Step 5: Report Results
After all files are created, report:
- Path to the body Markdown file and its size
- Path to the comments Markdown file, total comment count, and thread count
- Any extracted images (count and directory)
- Any extracted Visio diagrams (.vsdx paths and PNG preview paths)
- Any issues encountered (e.g., no comments found, pandoc warnings, olefile not installed)
Output Format
Body Markdown (<name>.md)
Standard pandoc Markdown output with --wrap=none.
Comments Markdown (<name>-comments.md)
# Comments from <filename>.odt
**Total:** N comments in M threads
---
## Thread 1 (K replies)
> **Anchor:** <highlighted text in document>
💬 **Author Name** — 2026-02-06T15:16:00
Opening comment text here.
↩️ **Reply Author** — 2026-02-06T15:46:00
> Reply text is blockquoted for visual distinction.
---
Edge Cases
- No comments: Still generate the body
.md. For comments file, write a note saying "No comments found."
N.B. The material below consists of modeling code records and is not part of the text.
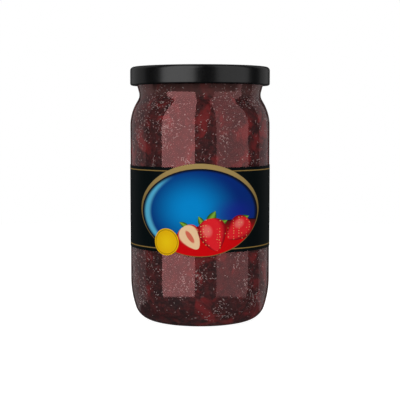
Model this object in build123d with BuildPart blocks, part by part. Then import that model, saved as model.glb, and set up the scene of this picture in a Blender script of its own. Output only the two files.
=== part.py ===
from build123d import *
import math
import os

# A closed glass jar of jam: the jar, its filling, a twist-off metal lid and a die-cut
# wrap label. All sizes are in millimetres. The jar stands on z = 0 with its axis on Z,
# and the middle of the label faces -Y.

# Overall sizes of the jar
body_radius = 42.9         # outside of the straight wall
glass_height = 154.95      # from the standing ring to the rim that the lid seals on

# Foot: a standing ring, a small corner arc and a long heel arc that runs into the wall
corner_radius = 11.0
heel_radius = 57.2
heel_height = 25.7         # where the heel arc meets the straight wall
ring_width = 2.4           # flat of the standing ring
push_up = 1.8              # rise of the bottom inside the ring

# Glass thickness
wall_thickness = 2.4
base_thickness = 4.8

# Shoulder and neck: radii step in and out from the wall, heights count down from the rim
shoulder_drop = 28.05      # corner between the wall and the shoulder slope
shoulder_round = 27.6
neck_inset = 6.05          # from the wall in to the corner of the neck groove
neck_drop = 17.5
neck_round = 6.2
bead_step = 2.55           # from the groove corner out to the bead below the threads
bead_drop = 8.0
bead_round = 1.5
finish_step = 0.25         # from the bead in to the rim's outside
finish_wall = 4.0          # glass between the rim's outside and the mouth
rim_round = 1.2
shoulder_share = 0.7       # most of the shoulder slope that the arc at its top may take
neck_share = 0.25          # and the arc at its foot

# Filling
headspace = 7.0            # from the rim down to the jam's surface

# Lid: one sheet of metal, drawn and curled inward at its lower edge
lid_sheet = 0.35
lid_height = 11.3
curl_radius = 1.3          # outside of the rolled lower edge
curl_clearance = 0.9       # from the glass bead out to the roll
lid_round = 2.2            # top edge of the skirt
panel_depth = 1.2          # recess of the middle below the top ring
panel_clearance = 0.8      # from the mouth's wall in to the foot of the recess
panel_slope = 0.6          # sideways run of the recess's wall
panel_bend = 0.8
button_radius = 16.0       # shallow vacuum button in the middle
button_rise = 0.5
button_slope = 1.5
button_bend = 1.5

# Label: a band round the wall, with an oval and a round seal that reach past its edges
label_thickness = 0.25
label_height = 49.9
label_drop = 2.0           # middle of the label below the middle of the straight wall
label_gap = 8.0            # between the two ends at the back
oval_half_width = 34.95
oval_overhang = 2.35       # past the band's upper and lower edges
seal_radius = 8.0
seal_rise = 6.1            # middle of the seal above the band's lower edge
seal_azimuth = -27.4       # degrees round from the front, negative to the left


def limited(radius, turn, run):
    """Return a corner's radius, or less where its arc would take more than the run."""
    return min(radius, run / math.tan(turn / 2))


# Foot derived from the arcs, which share a tangent where they meet
heel_centre = (body_radius - heel_radius, heel_height)
centre_distance = heel_radius - corner_radius
foot_radius = heel_centre[0] + math.sqrt(centre_distance**2 - (heel_height - corner_radius)**2)
corner_centre = (foot_radius, corner_radius)
joint_angle = -math.degrees(math.asin((heel_height - corner_radius) / centre_distance))

# Shoulder and neck derived from the wall and the rim
shoulder_z = glass_height - shoulder_drop
neck_radius = body_radius - neck_inset
neck_z = glass_height - neck_drop
bead_radius = neck_radius + bead_step
bead_z = glass_height - bead_drop
finish_radius = bead_radius - finish_step
mouth_radius = finish_radius - finish_wall
shoulder_angle = math.atan2(neck_inset, neck_z - shoulder_z)
shoulder_slope = math.hypot(neck_inset, neck_z - shoulder_z)
bead_angle = math.atan2(bead_step, bead_z - neck_z)
shoulder_arc = limited(shoulder_round, shoulder_angle, shoulder_share * shoulder_slope)
neck_arc = limited(neck_round, shoulder_angle + bead_angle, neck_share * shoulder_slope)

# Inside of the glass: the wall's corner moves down as the parallel lines move in
inner_radius = body_radius - wall_thickness
inner_shoulder_z = shoulder_z - wall_thickness * math.tan(shoulder_angle / 2)
inner_neck_z = inner_shoulder_z + (inner_radius - mouth_radius) / math.tan(shoulder_angle)
inner_slope = (inner_radius - mouth_radius) / math.sin(shoulder_angle)
inner_shoulder_arc = limited(shoulder_round - wall_thickness, shoulder_angle, shoulder_share * inner_slope)
inner_neck_arc = limited(neck_round + wall_thickness, shoulder_angle, neck_share * inner_slope)
base_lift = base_thickness - wall_thickness

# Lid derived from the bead that it passes over and the rim that it rests on
lid_radius = bead_radius + curl_clearance + 2 * curl_radius
lid_top = glass_height + lid_sheet
lid_bottom = lid_top - lid_height
panel_radius = mouth_radius - panel_clearance
panel_z = lid_top - panel_depth

# Label derived from the straight stretch of the wall
wall_top = shoulder_z - shoulder_arc * math.tan(shoulder_angle / 2)
label_middle = (heel_height + wall_top) / 2 - label_drop
label_bottom = label_middle - label_height / 2
oval_half_height = label_height / 2 + oval_overhang


def heel_lines(inset, lift):
    """Draw the corner and heel arcs, moved in by the inset and raised by the lift."""
    corner = (corner_centre[0], corner_centre[1] + lift)
    heel = (heel_centre[0], heel_centre[1] + lift)
    CenterArc(corner, corner_radius - inset, -90, 90 + joint_angle)
    CenterArc(heel, heel_radius - inset, joint_angle, -joint_angle)


def cavity_lines(top_z):
    """Draw the closed half outline of the space inside the glass, up to a height."""
    floor_z = base_thickness
    heel_lines(wall_thickness, base_lift)
    side = FilletPolyline(
        (inner_radius, heel_height + base_lift),
        (inner_radius, inner_shoulder_z),
        (mouth_radius, inner_neck_z),
        (mouth_radius, top_z),
        radius=[inner_shoulder_arc, inner_neck_arc],
    )
    Polyline(side @ 1, (0, top_z), (0, floor_z), (foot_radius, floor_z))


with BuildPart() as glass_jar:
    with BuildSketch(Plane.XZ):
        with BuildLine():
            heel_lines(0, 0)
            side = FilletPolyline(
                (body_radius, heel_height),
                (body_radius, shoulder_z),
                (neck_radius, neck_z),
                (bead_radius, bead_z),
                (finish_radius, bead_z + bead_round),
                (finish_radius, glass_height),
                radius=[shoulder_arc, neck_arc, bead_round, bead_round],
            )
            Polyline(side @ 1, (0, glass_height), (0, push_up))
            Line((foot_radius - ring_width, 0), (foot_radius, 0))
            TangentArc((0, push_up), (foot_radius - ring_width, 0), tangent=(1, 0))
        make_face()
    revolve(axis=Axis.Z)
    with BuildSketch(Plane.XZ):
        with BuildLine():
            cavity_lines(glass_height)
        make_face()
    revolve(axis=Axis.Z, mode=Mode.SUBTRACT)
    fillet(glass_jar.edges().group_by(Axis.Z)[-1], rim_round)
glass_jar.part.label = "glass_jar"

with BuildPart() as jam:
    with BuildSketch(Plane.XZ):
        with BuildLine():
            cavity_lines(glass_height - headspace)
        make_face()
    revolve(axis=Axis.Z)
jam.part.label = "jam"

with BuildPart() as lid:
    with BuildSketch(Plane.XZ):
        with BuildLine():
            FilletPolyline(
                (0, panel_z + button_rise),
                (button_radius, panel_z + button_rise),
                (button_radius + button_slope, panel_z),
                (panel_radius, panel_z),
                (panel_radius + panel_slope, lid_top),
                (lid_radius, lid_top),
                (lid_radius, lid_bottom + curl_radius),
                radius=[button_bend, button_bend, panel_bend, panel_bend, lid_round],
            )
            offset(amount=lid_sheet, side=Side.RIGHT)
        make_face()
        with Locations((lid_radius - curl_radius, lid_bottom + curl_radius)):
            Circle(curl_radius)
    revolve(axis=Axis.Z)
lid.part.label = "lid"

with BuildPart() as label:
    with BuildSketch(Plane.XY.offset(label_bottom)):
        Circle(body_radius + label_thickness)
    extrude(amount=label_height)
    with BuildSketch(Plane.XZ):
        with Locations((0, label_middle)):
            Ellipse(oval_half_width, oval_half_height)
    extrude(amount=body_radius + label_thickness)
    with BuildSketch(Plane.XZ.rotated((0, 0, seal_azimuth))):
        with Locations((0, label_bottom + seal_rise)):
            Circle(seal_radius)
    extrude(amount=body_radius + label_thickness)
    with BuildSketch(Plane.XZ):
        with Locations((0, label_middle)):
            Rectangle(label_gap, label_height)
    extrude(amount=-body_radius - label_thickness, mode=Mode.SUBTRACT)
    with BuildSketch():
        Circle(body_radius + label_thickness)
        Circle(body_radius, mode=Mode.SUBTRACT)
    extrude(amount=wall_top, mode=Mode.INTERSECT)
label.part.label = "label"

os.makedirs("parts", exist_ok=True)
for piece in (glass_jar, jam, lid, label):
    export_step(piece.part, f"parts/{piece.part.label}.step")
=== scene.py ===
import math
import random

import bpy
from mathutils import Matrix, Vector


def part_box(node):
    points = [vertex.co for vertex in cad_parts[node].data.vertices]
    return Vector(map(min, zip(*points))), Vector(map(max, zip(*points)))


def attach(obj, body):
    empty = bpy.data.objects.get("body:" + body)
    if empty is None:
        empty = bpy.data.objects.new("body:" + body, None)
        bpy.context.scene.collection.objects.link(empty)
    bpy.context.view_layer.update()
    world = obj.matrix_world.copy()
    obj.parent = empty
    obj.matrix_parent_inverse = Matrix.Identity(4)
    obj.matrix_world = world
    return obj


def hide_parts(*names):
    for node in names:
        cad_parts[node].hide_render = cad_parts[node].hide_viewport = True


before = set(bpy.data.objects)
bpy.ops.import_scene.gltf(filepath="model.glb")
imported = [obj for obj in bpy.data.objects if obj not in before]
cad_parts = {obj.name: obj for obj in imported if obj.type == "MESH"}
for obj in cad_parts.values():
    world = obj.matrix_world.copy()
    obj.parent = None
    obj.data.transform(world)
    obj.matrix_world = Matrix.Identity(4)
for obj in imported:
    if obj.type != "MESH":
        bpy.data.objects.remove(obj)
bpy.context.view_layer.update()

MM = 0.001

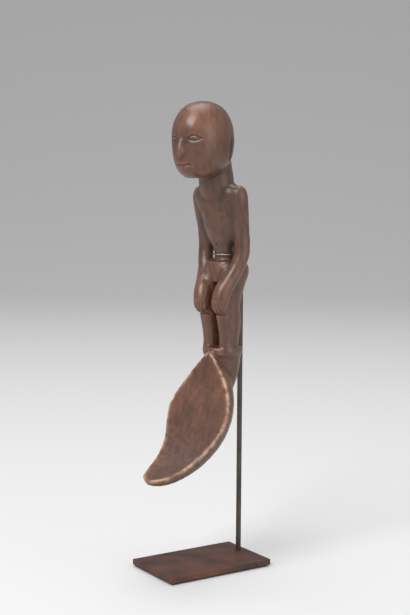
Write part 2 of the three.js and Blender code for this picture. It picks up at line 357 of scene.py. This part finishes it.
def markWearAndShade(piece, depth):
    # how far a vertex stands proud of its neighbours or sinks below them, close by and further off, and how near
    # the rim it lies; the sinking and the cut depth are kept as masks of painted shade
    mesh = piece.data
    points, edges = meshArrays(mesh)
    near = neighbourMean(points, edges, wearAndShade["fine"])
    far = neighbourMean(near, edges, wearAndShade["broad"])
    normals = vertexNormals(mesh)
    sharp = ((points - near) * normals).sum(1) / mm
    broad = ((points - far) * normals).sum(1) / mm
    places = toSpoon(points)
    rows = smoothRows(bowl["stations"], bowl["steps"])
    rimSide = rows[:, 2] - wearAndShade["rimInset"]
    rimPoints = np.concatenate([np.stack([s * rimSide, rows[:, 0], rows[:, 1]], 1) for s in (-1, 1)])
    rim = np.zeros(len(points))
    inBowl = np.flatnonzero(places[:, 2] < wearAndShade["bowlTop"])
    for part in np.array_split(inBowl, 60):  # in parts, so that the table of distances stays small
        gap = places[part][:, None] - rimPoints[None]
        rim[part] = groove(np.sqrt((gap ** 2).sum(2).min(1)), wearAndShade["rimWidth"])
    # the sunk measure and the cut depth are stored as masks for painted shade
    marks = {"proud": sharp * wearAndShade["sharpGain"], "recess": -broad * wearAndShade["recessGain"],
             "rimWear": rim, "cutDepth": depth}
    for name, values in marks.items():
        layer = mesh.attributes.new(name, "FLOAT", "POINT")
        layer.data.foreach_set("value", np.clip(values, 0, 1).astype(np.float32))


class Socket:
    # a node's output, so that shader maths is written as Python expressions
    def __init__(self, tree, link):
        self.tree, self.link = tree, link

    def math(self, operation, *others):
        return node(self.tree, "ShaderNodeMath", {"operation": operation}, dict(enumerate(others)))

    def __add__(self, other):
        return self.math("ADD", self, other)

    def __radd__(self, other):
        return self.math("ADD", other, self)

    def __mul__(self, other):
        return self.math("MULTIPLY", self, other)

    def __rmul__(self, other):
        return self.math("MULTIPLY", other, self)


def node(tree, kind, settings, values, output=0):
    # one node: its settings first, then the numbers or links of its sockets
    made = tree.nodes.new(kind)
    for key, value in settings.items():
        if key == "stops":
            while len(made.color_ramp.elements) < len(value):
                made.color_ramp.elements.new(0.5)
            for element, (place, colour) in zip(made.color_ramp.elements, value):
                element.position, element.color = place, (*colour, 1)
        else:
            setattr(made, key, value)
    for key, value in values.items():
        if isinstance(value, Socket):
            tree.links.new(value.link, made.inputs[key])
        else:
            made.inputs[key].default_value = value
    return Socket(tree, made.outputs[output])


def startMaterial(name):
    material = bpy.data.materials.new(name)
    material.use_nodes = True
    tree = material.node_tree
    return material, tree, tree.nodes["Principled BSDF"]


def feed(tree, shader, name, socket):
    tree.links.new(socket.link, shader.inputs[name])


def mixColour(tree, factor, a, b):
    return node(tree, "ShaderNodeMix", {"data_type": "RGBA"}, {0: factor, 6: a, 7: b}, output=2)


def attribute(tree, name):
    return node(tree, "ShaderNodeAttribute", {"attribute_name": name}, {}, output=2)


def objectNoise(tree, scale, stretch=(1, 1, 1), detail=4.0, roughness=0.55):
    place = node(tree, "ShaderNodeTexCoord", {}, {}, output=3)
    mapped = node(tree, "ShaderNodeMapping", {}, {"Vector": place, "Scale": stretch})
    return node(tree, "ShaderNodeTexNoise", {},
                {"Vector": mapped, "Scale": scale, "Detail": detail, "Roughness": roughness})


def ramp(tree, factor, stops):
    return node(tree, "ShaderNodeValToRGB", {"stops": stops}, {"Fac": factor})


def bumpFrom(tree, shader, height, strength, distance):
    values = {"Strength": strength, "Distance": distance, "Height": height}
    feed(tree, shader, "Normal", node(tree, "ShaderNodeBump", {}, values))


# cut is a painted-shade colour for the carved cuts, and dark also stands for painted shade in hollows
wood = {"dark": (0.030, 0.013, 0.009), "mid": (0.088, 0.036, 0.020), "warm": (0.165, 0.062, 0.031),
        "cut": (0.012, 0.006, 0.004), "edge": (0.30, 0.13, 0.07), "worn": (0.46, 0.28, 0.17),
        "roughness": 0.26, "coat": 0.18, "coatRoughness": 0.22}


def woodMaterial():
    # dark to warm by patches and upright grain, darkened in hollows and cuts by painted shade, lighter on edges and
    # the rim
    material, tree, shader = startMaterial("polished_wood")
    grain = objectNoise(tree, 420, (1, 1, 0.07), 6, 0.65)
    patches = objectNoise(tree, 42, (1, 1, 0.6), 5)
    fine = objectNoise(tree, 1500, (1, 1, 0.2), 3)
    tone = 0.55 * patches + 0.45 * grain
    colour = ramp(tree, tone, [(0.34, wood["dark"]), (0.5, wood["mid"]), (0.66, wood["warm"])])
    # painted shade: hollows darkened towards the darkest wood colour
    colour = mixColour(tree, 0.8 * attribute(tree, "recess"), colour, (*wood["dark"], 1))
    # painted shade: carved cuts darkened to near black
    colour = mixColour(tree, 0.75 * attribute(tree, "cutDepth"), colour, (*wood["cut"], 1))
    colour = mixColour(tree, 0.28 * attribute(tree, "proud"), colour, (*wood["edge"], 1))
    broken = ramp(tree, objectNoise(tree, 260), [(0.38, (0, 0, 0)), (0.6, (1, 1, 1))])
    colour = mixColour(tree, 0.85 * (attribute(tree, "rimWear") * broken), colour, (*wood["worn"], 1))
    feed(tree, shader, "Base Color", colour)
    feed(tree, shader, "Roughness", wood["roughness"] + 0.28 * grain + 0.2 * attribute(tree, "recess"))
    bumpFrom(tree, shader, 0.6 * grain + 0.4 * fine, 0.22, 0.00035)
    shader.inputs["Coat Weight"].default_value = wood["coat"]
    shader.inputs["Coat Roughness"].default_value = wood["coatRoughness"]
    return material


# Metals: dark and light colour, how metallic, least roughness, size of the blotches and their share
metals = {
    "dull_wire": {"dark": (0.16, 0.15, 0.14), "light": (0.46, 0.44, 0.41), "metallic": 0.9,
                  "roughness": 0.30, "scale": 300, "blotches": 0.5},
    "rust_brown_steel": {"dark": (0.030, 0.017, 0.013), "light": (0.135, 0.055, 0.034), "metallic": 0.35,
                         "roughness": 0.38, "scale": 70, "blotches": 0.75},
    "patinated_bar": {"dark": (0.045, 0.037, 0.032), "light": (0.11, 0.082, 0.066), "metallic": 0.55,
                      "roughness": 0.38, "scale": 120, "blotches": 0.6},
}


def steelMaterial(name):
    # patina in blotches with a fine grit over it, which also roughens the surface
    metal = metals[name]
    material, tree, shader = startMaterial(name)
    blotch = objectNoise(tree, metal["scale"], (1, 1, 1), 8, 0.6)
    grit = objectNoise(tree, 1400, (1, 1, 1), 3)
    tone = metal["blotches"] * blotch + (1 - metal["blotches"]) * grit
    feed(tree, shader, "Base Color", ramp(tree, tone, [(0.36, metal["dark"]), (0.64, metal["light"])]))
    feed(tree, shader, "Roughness", metal["roughness"] + 0.3 * blotch)
    bumpFrom(tree, shader, grit, 0.25, 0.0002)
    shader.inputs["Metallic"].default_value = metal["metallic"]
    return material


felt = {"dark": (0.006, 0.006, 0.006), "light": (0.03, 0.028, 0.026), "roughness": 0.95}


def feltMaterial():
    material, tree, shader = startMaterial("dark_felt")
    fibre = objectNoise(tree, 2600, (1, 1, 0.3), 5, 0.7)
    feed(tree, shader, "Base Color", ramp(tree, fibre, [(0.35, felt["dark"]), (0.7, felt["light"])]))
    bumpFrom(tree, shader, fibre, 0.6, 0.0003)
    shader.inputs["Roughness"].default_value = felt["roughness"]
    return material


def roundedBlock(name, low, high, radius):
    # a block between two corners whose edges are rounded by a bevel
    low, high = np.asarray(low, float), np.asarray(high, float)
    pick = np.array([[i, j, k] for i in (0, 1) for j in (0, 1) for k in (0, 1)])
    faces = [[0, 1, 3, 2], [4, 6, 7, 5], [0, 4, 5, 1], [2, 3, 7, 6], [0, 2, 6, 4], [1, 5, 7, 3]]
    piece = makeObject(name, low + (high - low) * pick, faces, smooth=False)
    bevel = piece.modifiers.new("edges", "BEVEL")
    bevel.width, bevel.segments, bevel.limit_method = radius * mm, 3, "ANGLE"
    applyModifiers(piece)
    return piece


# Tie wire in the spoon's frame: the waist's half width, half depth and back, and the wire's clearance to it
wire = {
    "radius": 0.4, "height": 160.5, "clear": 1.0, "waist": (5.2, 5.6, 4.2), "waistEnd": 10, "waistPoints": 9,
    "rodBack": 19.2, "besideRod": (2.1, 17.7), "start": 0.6,
    "turns": 2.5, "lay": 0.42, "twistBack": 0.1, "twistLow": 0.2, "twistLength": 6, "twistPoints": 40,
    # the long end's side, distance behind the twist's line and height over the loop
    "tail": [[0, 0.1, 5.4], [0, 0.3, 8], [0.4, 0.5, 11], [1.2, 1.8, 13.25], [2, 0.9, 16]],
}


def makeWire():
    # one wire: round the waist past the rod, and behind it both ends are twisted and one is left long
    r, z, c = wire["radius"], wire["height"], wire["clear"]
    halfWidth, halfDepth, back = wire["waist"]
    angle = np.radians(np.linspace(wire["waistEnd"], -90, wire["waistPoints"]))
    waist = [[(halfWidth + c) * np.cos(a), back + (halfDepth + c) * np.sin(a), z, r] for a in angle]
    near = [[wire["start"], wire["rodBack"], z, r], [*wire["besideRod"], z, r]] + waist
    far = [[-x, y, height, radius] for x, y, height, radius in near[:-1][::-1]]
    shapes = [lineForm(near + far, sides=16, steps=6, reference=(0, 0, 1))]
    along = np.linspace(0, 1, wire["twistPoints"])
    for phase in (0, np.pi):
        spin = 2 * np.pi * wire["turns"] * along + phase
        twistY = wire["rodBack"] + wire["twistBack"] + wire["lay"] * np.sin(spin)
        twistZ = z - wire["twistLow"] + wire["twistLength"] * along
        strand = np.stack([wire["lay"] * np.cos(spin), twistY, twistZ, np.full(len(along), r)], 1)
        shapes.append(lineForm(strand, sides=12, steps=1))
    tail = [[x, wire["rodBack"] + behind, z + rise, r] for x, behind, rise in wire["tail"]]
    shapes.append(lineForm(tail, sides=14, steps=8))
    return joinShapes("tie_wire_visual", shapes)


def finishPiece(piece, material, nodeName):
    piece.data.materials.clear()
    piece.data.materials.append(material)
    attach(piece, "root")
    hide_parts(nodeName)


spoon = makeSpoon()
markWearAndShade(spoon, carveDetails(spoon))
finishPiece(spoon, woodMaterial(), "carved_spoon")
print("spoon carved:", len(spoon.data.polygons), "faces")

finishPiece(makeWire(), steelMaterial("dull_wire"), "tie_wire")
print("wire made")

# Stand: each block's slot, the radius of its edges in millimetres, and its material
stand = {
    "stand_plate": ("plate_steel", 0.35, steelMaterial("rust_brown_steel")),
    "stand_rod": ("dark_steel", 0.2, steelMaterial("patinated_bar")),
    "plate_pad": ("felt", 0.15, feltMaterial()),
}
for nodeName, (slot, edge, material) in stand.items():
    lowCorner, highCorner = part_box(nodeName)
    finishPiece(roundedBlock(nodeName + "_visual", lowCorner, highCorner, edge), material, nodeName)
print("stand made")


# Camera: where it stands in millimetres, its bearing, dip and roll in degrees, focal length in pixels
view = {"place": (504.5, -330.7, 189.4), "bearing": 56.67, "dip": 5.27, "roll": 0.37, "focal": 1200, "wide": 410}


def makeCamera():
    a, p, r = (np.radians(view[key]) for key in ("bearing", "dip", "roll"))
    back = np.array([np.sin(a) * np.cos(p), -np.cos(a) * np.cos(p), np.sin(p)])
    right = np.array([np.cos(a), np.sin(a), 0])
    up = np.cross(right, -back)
    right, up = np.cos(r) * right + np.sin(r) * up, np.cos(r) * up - np.sin(r) * right
    data = bpy.data.cameras.new("camera")
    data.sensor_fit = "HORIZONTAL"
    data.lens = data.sensor_width * view["focal"] / view["wide"]
    camera = bpy.data.objects.new("camera", data)
    turn = Matrix(np.column_stack([right, up, back]).tolist()).to_4x4()
    camera.matrix_world = Matrix.Translation(Vector(view["place"]) * mm) @ turn
    scene.collection.objects.link(camera)
    scene.camera = camera


# Studio in metres: the paper's colour and sweep, the sky's strength, and each lamp's place, size and power
studio = {
    "paper": (0.60, 0.60, 0.60), "paperRoughness": 0.9, "halfWidth": 4, "behind": 5, "bendStart": 1.6,
    "bendRadius": 2, "wallSlope": 3, "under": 0.00001, "sky": 0.55, "aim": (0, 0, 0.14),
    "lamps": {"key": ((0.35, -1.0, 1.15), 0.7, 16), "top": ((-0.2, 0.1, 1.6), 1.2, 14),
              "fill": ((1.2, 0.4, 0.5), 1.0, 5)},
}


def makeStage():
    # a floor that sweeps up into a wall: its height rises as a quarter circle behind the object
    width, radius = studio["halfWidth"], studio["bendRadius"]
    u, v = np.meshgrid(np.linspace(-width, width, 9), np.linspace(-width, studio["behind"], 73), indexing="ij")
    bend = np.clip(v - studio["bendStart"], 0, None)
    curve = radius - np.sqrt(np.clip(radius ** 2 - np.clip(bend, 0, radius) ** 2, 0, None))
    height = np.where(bend < radius, curve, radius + studio["wallSlope"] * (bend - radius))
    a = np.radians(view["bearing"])
    x = np.cos(a) * u - np.sin(a) * v
    y = np.sin(a) * u + np.cos(a) * v
    rows, columns = u.shape
    i, j = np.meshgrid(np.arange(rows - 1), np.arange(columns - 1), indexing="ij")
    corner = (i * columns + j).ravel()
    faces = np.stack([corner, corner + columns, corner + columns + 1, corner + 1], 1).tolist()
    floor = makeObject("studio_sweep", np.stack([x, y, height - studio["under"]], -1).reshape(-1, 3), faces)
    material, _, shader = startMaterial("pale_paper")
    shader.inputs["Base Color"].default_value = (*studio["paper"], 1)
    shader.inputs["Roughness"].default_value = studio["paperRoughness"]
    floor.data.materials.append(material)


def makeLights():
    for name, (place, size, power) in studio["lamps"].items():
        data = bpy.data.lights.new(name, "AREA")
        data.size, data.energy = size, power
        lamp = bpy.data.objects.new(name, data)
        lamp.location = place
        lamp.rotation_euler = (Vector(studio["aim"]) - Vector(place)).to_track_quat("-Z", "Y").to_euler()
        scene.collection.objects.link(lamp)
    world = bpy.data.worlds.new("studio")
    world.use_nodes = True
    sky = world.node_tree.nodes["Background"]
    sky.inputs["Color"].default_value = (1, 1, 1, 1)
    sky.inputs["Strength"].default_value = studio["sky"]
    scene.world = world


makeCamera()
makeStage()
makeLights()
scene.view_settings.view_transform = "Standard"
print("scene ready")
- Comments without anchor text: Show
_(no anchor text)_ in place of the anchor quote.
- Single-comment threads: Display without reply count or reply formatting.
- Nested annotations: The comment extraction script strips nested
<office:annotation> elements from anchor text to avoid duplication.
- No embedded objects: Skip Step 3 silently — only report images/Visio if they exist.
- olefile not installed: Print a warning and skip Visio extraction. The body and comments conversion still works.
- LibreOffice not available: Extract the
.vsdx file but skip PNG conversion. Print a warning.
- Multiple embedded objects: Each gets a sequential number (
object-1, object-2, etc.) matching the ODT's internal naming.
- Non-Visio OLE objects: Log the CLSID and skip. Don't attempt extraction of unknown object types.